■ TASK GOAL
Only the lines from the start up to and including the line containing "# differ only" should be repeated, word for word.

■ PROVIDED DATA
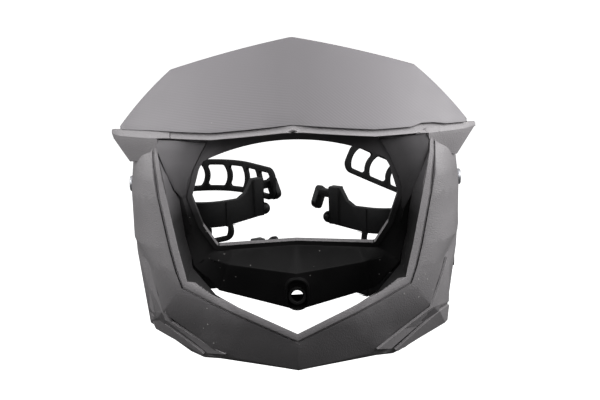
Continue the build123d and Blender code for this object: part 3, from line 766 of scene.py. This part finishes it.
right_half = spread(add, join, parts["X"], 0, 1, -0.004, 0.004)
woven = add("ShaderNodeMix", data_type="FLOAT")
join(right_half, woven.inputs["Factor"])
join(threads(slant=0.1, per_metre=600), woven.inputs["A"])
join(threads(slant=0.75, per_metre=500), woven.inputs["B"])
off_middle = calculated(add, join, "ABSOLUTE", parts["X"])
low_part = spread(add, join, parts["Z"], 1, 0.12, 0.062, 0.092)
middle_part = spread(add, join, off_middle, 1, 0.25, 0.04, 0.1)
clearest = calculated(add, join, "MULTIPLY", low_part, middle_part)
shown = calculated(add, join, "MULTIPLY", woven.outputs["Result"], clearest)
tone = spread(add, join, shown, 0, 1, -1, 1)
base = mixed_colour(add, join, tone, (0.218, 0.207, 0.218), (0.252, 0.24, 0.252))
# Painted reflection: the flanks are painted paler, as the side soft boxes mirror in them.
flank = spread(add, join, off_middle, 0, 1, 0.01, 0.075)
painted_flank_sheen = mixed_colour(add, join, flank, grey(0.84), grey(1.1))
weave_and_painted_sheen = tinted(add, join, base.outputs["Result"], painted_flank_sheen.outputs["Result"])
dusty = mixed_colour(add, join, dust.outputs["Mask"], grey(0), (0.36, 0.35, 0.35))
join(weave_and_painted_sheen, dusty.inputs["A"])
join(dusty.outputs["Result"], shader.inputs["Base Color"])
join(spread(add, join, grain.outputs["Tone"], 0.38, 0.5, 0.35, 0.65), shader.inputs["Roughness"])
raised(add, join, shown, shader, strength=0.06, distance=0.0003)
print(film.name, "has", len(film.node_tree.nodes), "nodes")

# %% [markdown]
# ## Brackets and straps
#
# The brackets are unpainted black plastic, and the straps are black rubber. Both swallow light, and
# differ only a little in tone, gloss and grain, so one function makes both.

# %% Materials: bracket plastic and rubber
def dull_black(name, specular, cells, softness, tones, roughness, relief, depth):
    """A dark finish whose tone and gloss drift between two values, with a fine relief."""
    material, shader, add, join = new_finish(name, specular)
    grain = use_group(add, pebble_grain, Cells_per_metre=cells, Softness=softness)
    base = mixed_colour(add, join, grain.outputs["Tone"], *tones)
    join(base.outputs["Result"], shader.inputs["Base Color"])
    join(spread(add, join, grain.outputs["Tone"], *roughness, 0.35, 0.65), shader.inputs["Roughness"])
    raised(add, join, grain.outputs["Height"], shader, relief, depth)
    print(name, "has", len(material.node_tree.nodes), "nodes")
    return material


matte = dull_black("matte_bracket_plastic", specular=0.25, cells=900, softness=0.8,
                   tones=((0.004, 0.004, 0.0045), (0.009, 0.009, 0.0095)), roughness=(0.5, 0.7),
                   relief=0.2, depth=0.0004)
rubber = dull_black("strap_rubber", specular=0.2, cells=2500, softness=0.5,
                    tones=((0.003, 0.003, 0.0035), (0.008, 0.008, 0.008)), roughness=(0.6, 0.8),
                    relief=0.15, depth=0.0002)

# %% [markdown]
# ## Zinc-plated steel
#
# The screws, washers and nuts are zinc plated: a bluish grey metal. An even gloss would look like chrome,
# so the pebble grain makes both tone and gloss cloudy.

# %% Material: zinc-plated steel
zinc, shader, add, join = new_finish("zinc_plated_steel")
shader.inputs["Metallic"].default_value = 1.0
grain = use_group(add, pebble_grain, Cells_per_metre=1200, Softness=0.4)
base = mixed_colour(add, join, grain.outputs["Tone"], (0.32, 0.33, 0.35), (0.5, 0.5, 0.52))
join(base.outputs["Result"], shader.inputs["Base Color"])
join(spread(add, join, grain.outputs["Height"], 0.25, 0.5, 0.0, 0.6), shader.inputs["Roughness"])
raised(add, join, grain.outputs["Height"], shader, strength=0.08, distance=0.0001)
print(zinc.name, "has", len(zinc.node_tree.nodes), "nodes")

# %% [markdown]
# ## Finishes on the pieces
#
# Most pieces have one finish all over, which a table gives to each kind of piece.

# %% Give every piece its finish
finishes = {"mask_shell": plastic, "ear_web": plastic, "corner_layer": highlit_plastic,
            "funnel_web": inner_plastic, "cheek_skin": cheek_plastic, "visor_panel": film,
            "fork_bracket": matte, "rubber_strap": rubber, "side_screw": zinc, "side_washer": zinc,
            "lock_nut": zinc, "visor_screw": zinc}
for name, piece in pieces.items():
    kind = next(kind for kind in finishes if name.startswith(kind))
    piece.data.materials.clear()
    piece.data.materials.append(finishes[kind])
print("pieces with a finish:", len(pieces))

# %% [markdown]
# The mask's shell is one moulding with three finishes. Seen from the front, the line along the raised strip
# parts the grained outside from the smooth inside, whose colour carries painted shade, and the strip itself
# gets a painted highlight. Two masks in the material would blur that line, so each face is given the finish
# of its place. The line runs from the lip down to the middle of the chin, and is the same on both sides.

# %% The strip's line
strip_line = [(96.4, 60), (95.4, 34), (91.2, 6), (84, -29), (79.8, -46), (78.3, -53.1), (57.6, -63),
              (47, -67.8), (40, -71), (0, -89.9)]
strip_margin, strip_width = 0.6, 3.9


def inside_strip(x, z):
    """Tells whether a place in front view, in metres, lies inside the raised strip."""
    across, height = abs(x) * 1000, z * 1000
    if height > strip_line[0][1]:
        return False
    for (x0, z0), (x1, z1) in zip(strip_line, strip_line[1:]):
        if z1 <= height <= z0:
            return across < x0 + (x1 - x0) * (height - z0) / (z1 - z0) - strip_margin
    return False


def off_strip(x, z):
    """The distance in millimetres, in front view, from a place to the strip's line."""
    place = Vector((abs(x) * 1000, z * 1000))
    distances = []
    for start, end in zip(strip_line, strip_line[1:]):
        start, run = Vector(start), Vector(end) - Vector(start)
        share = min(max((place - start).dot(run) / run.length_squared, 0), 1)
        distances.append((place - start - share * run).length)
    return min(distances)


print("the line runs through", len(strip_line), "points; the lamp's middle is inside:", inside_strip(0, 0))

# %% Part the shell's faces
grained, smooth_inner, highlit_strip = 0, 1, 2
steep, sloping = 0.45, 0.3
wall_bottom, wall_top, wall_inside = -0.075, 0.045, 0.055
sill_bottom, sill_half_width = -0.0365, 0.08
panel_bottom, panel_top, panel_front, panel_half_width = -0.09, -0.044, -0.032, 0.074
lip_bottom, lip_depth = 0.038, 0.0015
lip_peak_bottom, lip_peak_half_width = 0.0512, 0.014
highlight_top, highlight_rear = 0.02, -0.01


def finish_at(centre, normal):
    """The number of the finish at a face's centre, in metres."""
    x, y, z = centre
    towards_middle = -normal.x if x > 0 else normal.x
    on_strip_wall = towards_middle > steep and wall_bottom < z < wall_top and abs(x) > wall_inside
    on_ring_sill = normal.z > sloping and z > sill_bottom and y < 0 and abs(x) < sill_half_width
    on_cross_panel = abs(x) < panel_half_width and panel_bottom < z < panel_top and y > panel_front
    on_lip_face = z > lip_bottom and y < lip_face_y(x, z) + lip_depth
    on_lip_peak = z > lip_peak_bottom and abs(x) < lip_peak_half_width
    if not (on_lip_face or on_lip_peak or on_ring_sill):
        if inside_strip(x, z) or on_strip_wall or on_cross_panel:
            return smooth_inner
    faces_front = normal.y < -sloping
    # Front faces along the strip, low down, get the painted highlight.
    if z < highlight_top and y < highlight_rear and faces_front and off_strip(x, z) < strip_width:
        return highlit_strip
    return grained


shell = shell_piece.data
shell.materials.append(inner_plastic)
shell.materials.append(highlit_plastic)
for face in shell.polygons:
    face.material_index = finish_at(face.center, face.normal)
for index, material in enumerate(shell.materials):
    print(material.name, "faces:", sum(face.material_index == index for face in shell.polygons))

■ SOLUTION FOR THIS TASK
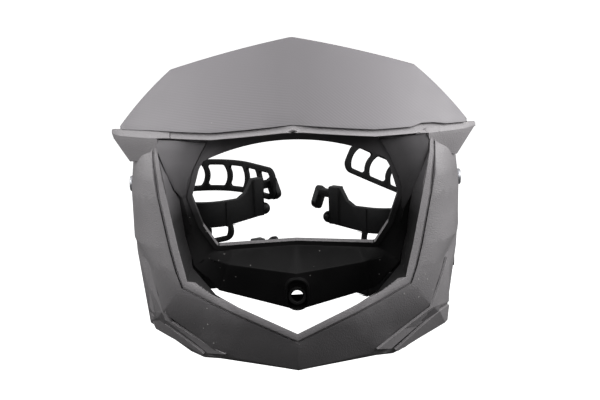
Continue the build123d and Blender code for this object: part 3, from line 766 of scene.py. This part finishes it.
right_half = spread(add, join, parts["X"], 0, 1, -0.004, 0.004)
woven = add("ShaderNodeMix", data_type="FLOAT")
join(right_half, woven.inputs["Factor"])
join(threads(slant=0.1, per_metre=600), woven.inputs["A"])
join(threads(slant=0.75, per_metre=500), woven.inputs["B"])
off_middle = calculated(add, join, "ABSOLUTE", parts["X"])
low_part = spread(add, join, parts["Z"], 1, 0.12, 0.062, 0.092)
middle_part = spread(add, join, off_middle, 1, 0.25, 0.04, 0.1)
clearest = calculated(add, join, "MULTIPLY", low_part, middle_part)
shown = calculated(add, join, "MULTIPLY", woven.outputs["Result"], clearest)
tone = spread(add, join, shown, 0, 1, -1, 1)
base = mixed_colour(add, join, tone, (0.218, 0.207, 0.218), (0.252, 0.24, 0.252))
# Painted reflection: the flanks are painted paler, as the side soft boxes mirror in them.
flank = spread(add, join, off_middle, 0, 1, 0.01, 0.075)
painted_flank_sheen = mixed_colour(add, join, flank, grey(0.84), grey(1.1))
weave_and_painted_sheen = tinted(add, join, base.outputs["Result"], painted_flank_sheen.outputs["Result"])
dusty = mixed_colour(add, join, dust.outputs["Mask"], grey(0), (0.36, 0.35, 0.35))
join(weave_and_painted_sheen, dusty.inputs["A"])
join(dusty.outputs["Result"], shader.inputs["Base Color"])
join(spread(add, join, grain.outputs["Tone"], 0.38, 0.5, 0.35, 0.65), shader.inputs["Roughness"])
raised(add, join, shown, shader, strength=0.06, distance=0.0003)
print(film.name, "has", len(film.node_tree.nodes), "nodes")

# %% [markdown]
# ## Brackets and straps
#
# The brackets are unpainted black plastic, and the straps are black rubber. Both swallow light, and
# differ only a little in tone, gloss and grain, so one function makes both.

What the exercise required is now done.